# Portable DTG Operation



## Firstin (Oct 24, 2007)

Does anyone out there have a portable operation. Meaning, you travel with your DTG equipment and set up to sell at fairs, sporting events, etc.? Is this type of operation even practical? As far as I can tell the only printers that look portable are the Kiosk, HM-1, and the Anajet. Am I correct with these assumptions.

If so which printer do you use, what does your set-up look like when you are up and running?

I am new and considering do this type of selling.

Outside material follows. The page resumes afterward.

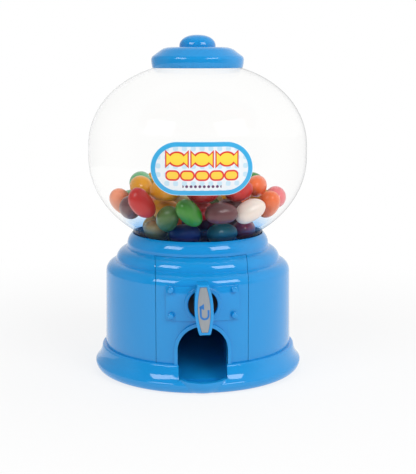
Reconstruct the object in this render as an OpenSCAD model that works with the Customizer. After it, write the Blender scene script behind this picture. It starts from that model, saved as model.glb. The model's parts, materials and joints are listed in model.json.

Thanks in advance for your help.

Owen


----------



## Uncle John (Mar 11, 2007)

Don't know about the HM1 but the Anajet with the closed loop ink system would be my bet.


----------



## Teeser (May 14, 2008)

I don't do it but here is a link to a recent thread on that topic - http://www.t-shirtforums.com/direct-garment-dtg-inkjet-printing/t54279.html


----------



## Firstin (Oct 24, 2007)

Teeser said:


> I don't do it but here is a link to a recent thread on that topic - http://www.t-shirtforums.com/direct-garment-dtg-inkjet-printing/t54279.html


Thank you very much for sending me to the correct thred. I am new to all of this. I am doing my research before I make my investment. I am really excited to get started. I want to buy right now but I know I should research first.

Regards,
Owen


----------



## Teeser (May 14, 2008)

Have you been to any of the trade shows to demo the machines and get samples? There are a couple coming up -

SGIA '08 - The Specialty Printing & Imaging Expo
Imprinted Sportswear Shows - Atlanta

Good Luck with your research!


----------



## Firstin (Oct 24, 2007)

Yes, my first was the recent trade show in Long Beach, Ca. I am going to visit Anajet in Costa Mesa, Ca and DTG in Placentia, Ca in the coming weeks.


----------